Bofale opens the record’s closer “Where to Go” with a pair of brutal queries: “How do I keep going / How do I hang on?” It makes sense, in a way that these are feelings you might want to explore in less evidently pop structures. If there aren’t pithy answers, it makes sense to linger in them, to turn them over—to spend a little time in the pit. Bofale explained that she was “in the trenches: of a dark place when she wrote “Where to Go.”

“My depression is definitely a part of my everyday life and some days are worse than others—those days in particular were worse and worser,” she said. “I was taking antidepressants and trying to figure out what the next step was. How do I find the allure in tomorrow? How long is it until I feel better? My depression consumed me and I consumed it.”

The resultant song is a moving depiction of the confusion, stretching outward desperately, looking for answers over these circuitous guitar arpeggios that kinda feel like being stuck in quicksand. The record has its share of lighter moments too though, like “Origami Dreams,” which is premiering here today. In the video, Bofale smiles before amidst greenery, pastels and flowers, folding paper and playing along to the song, a jaunty rock song with its share of unfurling guitar leads that wouldn’t feel out of place on a Felt record, or a Captured Tracks release from the early part of this decade. It feels joyous and light, even if its backstory isn’t really.

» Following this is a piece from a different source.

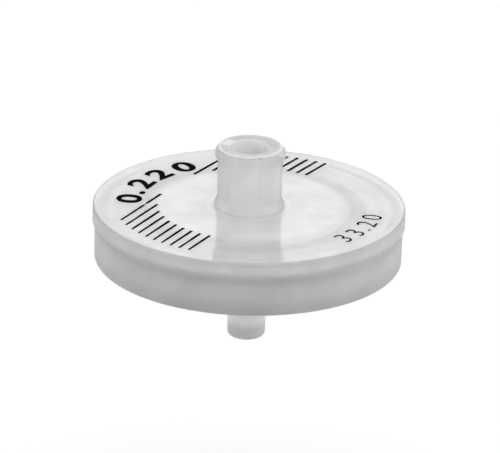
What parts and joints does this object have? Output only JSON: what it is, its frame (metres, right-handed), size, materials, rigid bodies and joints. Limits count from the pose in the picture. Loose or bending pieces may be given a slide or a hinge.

The song describes a friendship-turned-doomed-relationship, and Bofale’s desire for things to just flip back to the way things were before. “I decided to put it on the record because at the end of the day, this record is about love,” she said. “It's about other things too, but love is definitely one of the major arteries or something. Love you need to find the strength to move on from, love you didn't want, love for yourself you need to search for without a map, love that didn't come in quite the way you bargained for.“

She says “Origami Dreams” isn’t necessarily any less intense than the rest of the record. But then that makes sense, the heavy stuff doesn’t last forever. Some days are better than others. “Origami Dreams” is moving in the way it presents those bad feelings in a more comfortable environment: “This time the windows are down and it's summertime.”.